The parties wait until 16 August and there should be peace between him and the inhabitants of the castle and town; to this time an imperial army of at least 3000 man must reach the limits of the city gates without the aid of Wiener Neustadt, and thus the siege is automatically lifted, otherwise on the day set the town and castle passes to the King. The commanders and troops as well as the people who want to leave, are free to do so with all of their possessions up to the capacity of 300 wagons but has to leave the Imperial holdings in place. The King confirms the city on its privileges. He also promises to indemnify and return all goods that were taken or devastated. The parties can not approach each other, any transgressor must be gunned down, without breaking this peace.
Rumor was it within the city that an imperial army was coming to their liberation, while Matthias knew what an impossible task it would have been to raise such an army, so the belligerents were both satisfied with the outcome.
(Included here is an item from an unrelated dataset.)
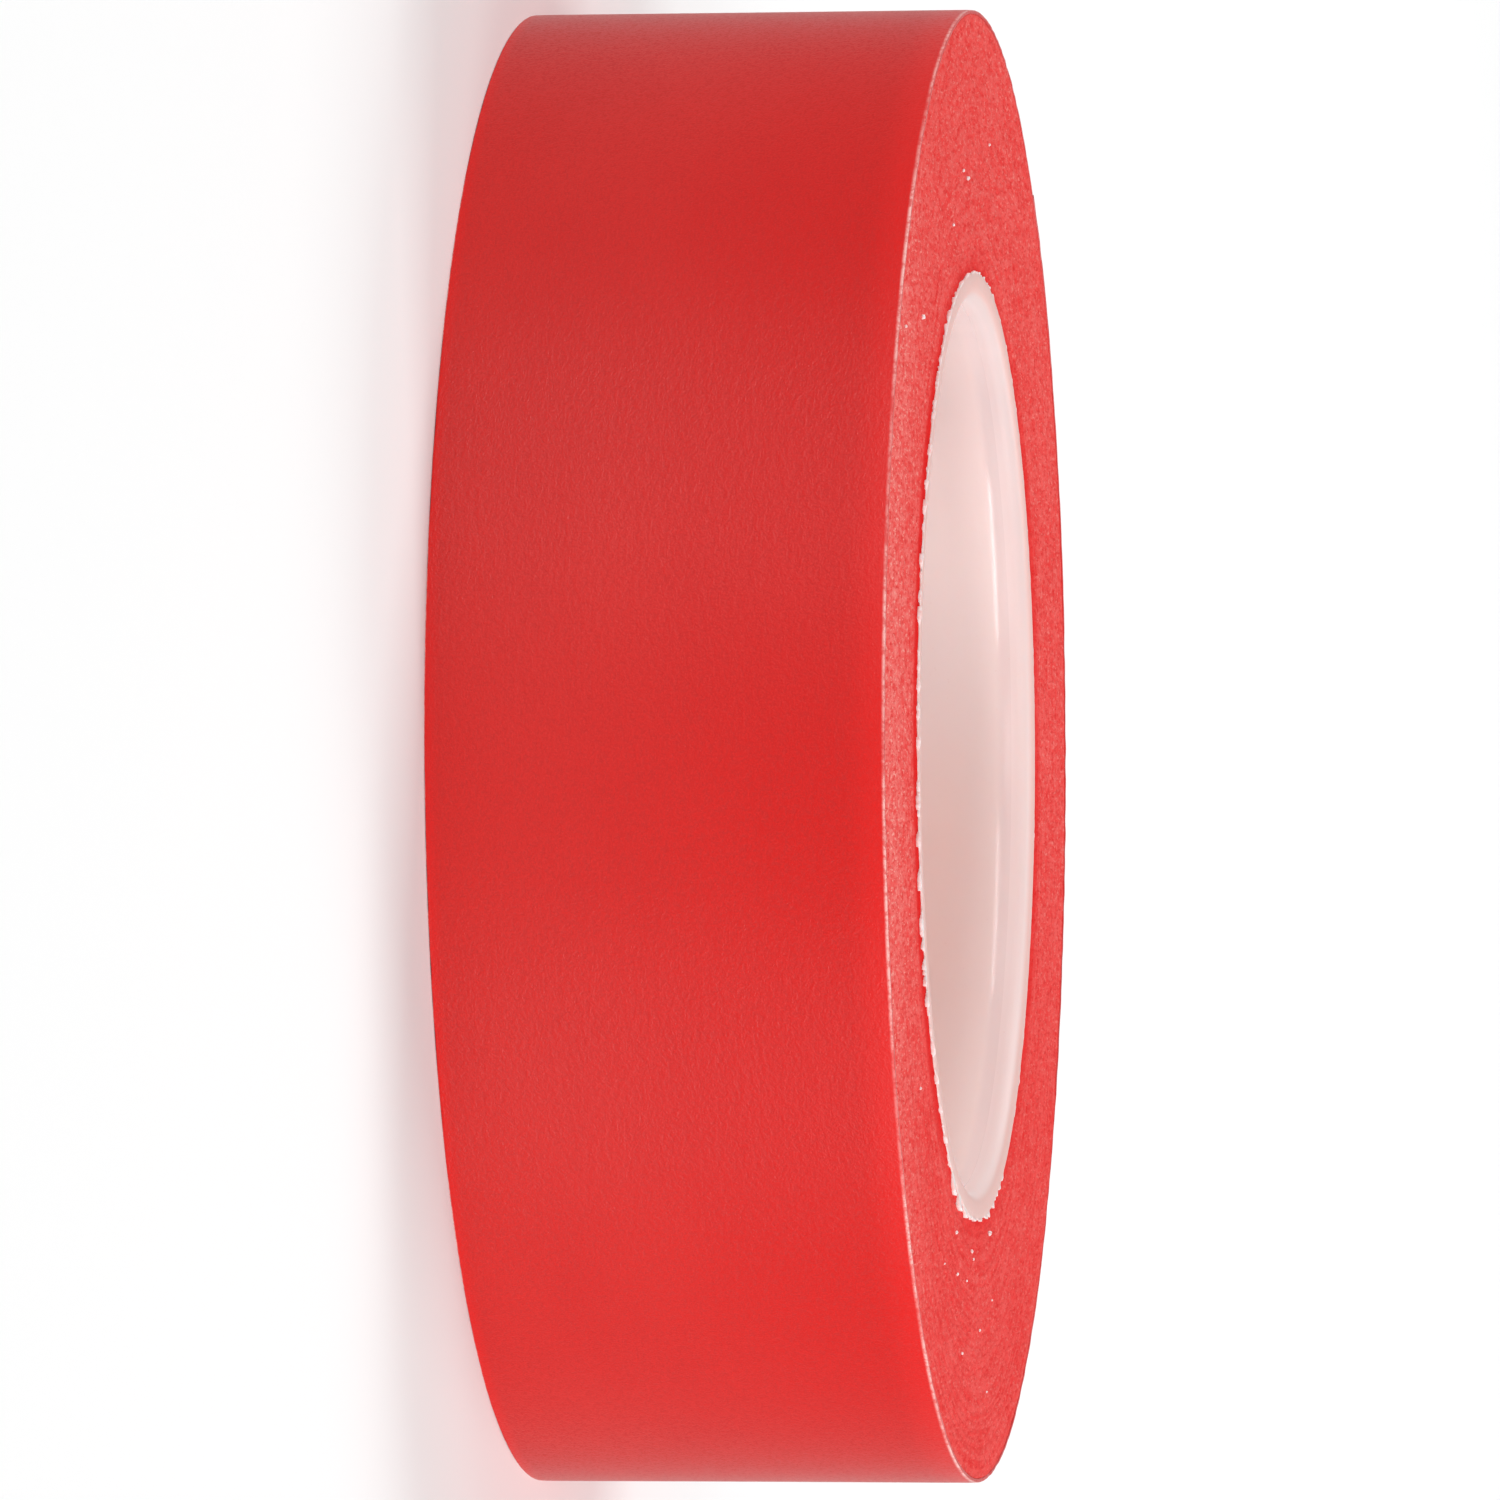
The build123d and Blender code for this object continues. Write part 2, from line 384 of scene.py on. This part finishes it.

The King decided to spend the time between on forcing the nearby Austrian lands to succumb. Schottwien was the first to surrender itself to Hungary after one day of siege on 12 July. Next came Mürzzuschlag, then Kindberg, Matthias gained full control over the Semmering Pass, altogether 20 municipalities surrendered to him.

Meanwhile, Albert III, Duke of Saxony intervened by the request of Frederick. He gathered an army on his own cost encompassing 3.000 men big enough to fulfill the relief contract. He marched to Linz where he got support from its archbishop Johann von Salzburg and captain Gotthard von Starhemberg and was ready to go for Vienna Neustadt. He officially declared war on Hungary on 9 August. The two armies met at Sankt Pölten where only minor skirmishes occurred but no major confrontation. Matthias wrote a letter in which he declared, that he bears
war with Frederick as an Archduke of Austria and not as the Emperor, after which the Duke replied 25 August the
Emperor's hereditary lands belong to the Holy Roman Empire and should not be regarded as casually as something separate from that. While this diplomatic correspondence appointed deadline to lift the siege of Wiener Neustadt had passed. On 17 August 1487 the city was handed over to Matthias peacefully. Thus on 14 October Matthias met with Albert, where a truce was agreed. Albert, no other means than only verbally supported and sometimes insulted by Emperor Frederick came to the decision – to the discontent of Frederick – to cease the war against Matthias on 12 December. They chose Pope Innocent VIII to bring justice to their dissension. Frederick put a veto on the agreement though the parties concerned it done.

==Aftermath==
Following the siege a truce was concluded by the Holy See mediator of Raimund Peraudi between Frederick and Matthias in 1488. Frederick agreed in a status quo because he was already busy with the Brugge Revolt in Flanders, in which his son Maximilian I was kept hostage by the citizens and his personal presence was needed to solve the situation. In the negotiation Matthias was represented by his Austrian sympathizer counts Christoph von Liechtenstein-Nikolsburg and Leopold Brantz. Matthias lifted the custom taxes of vine import for the Order of Saint George of Carinthia. Simultaneously Matthias reconquered the cities of Kismarton (Eisenstadt) and Fraknó (Forchtenstein), which in contrast Frederick – as bestow ruler assigned in Peace Treaty of Wiener Neustadt in 1463 – immediately gifted to the Order of Saint George to spark tensions. Siebenhirter on the other hand on 13 February 1488 waived his right to the villages and subsequently was granted the towns of Trautmannsdorf and Wartenstein in exchange by Matthias. He also successfully made this agreement ratified by Frederick on 30 April 1489.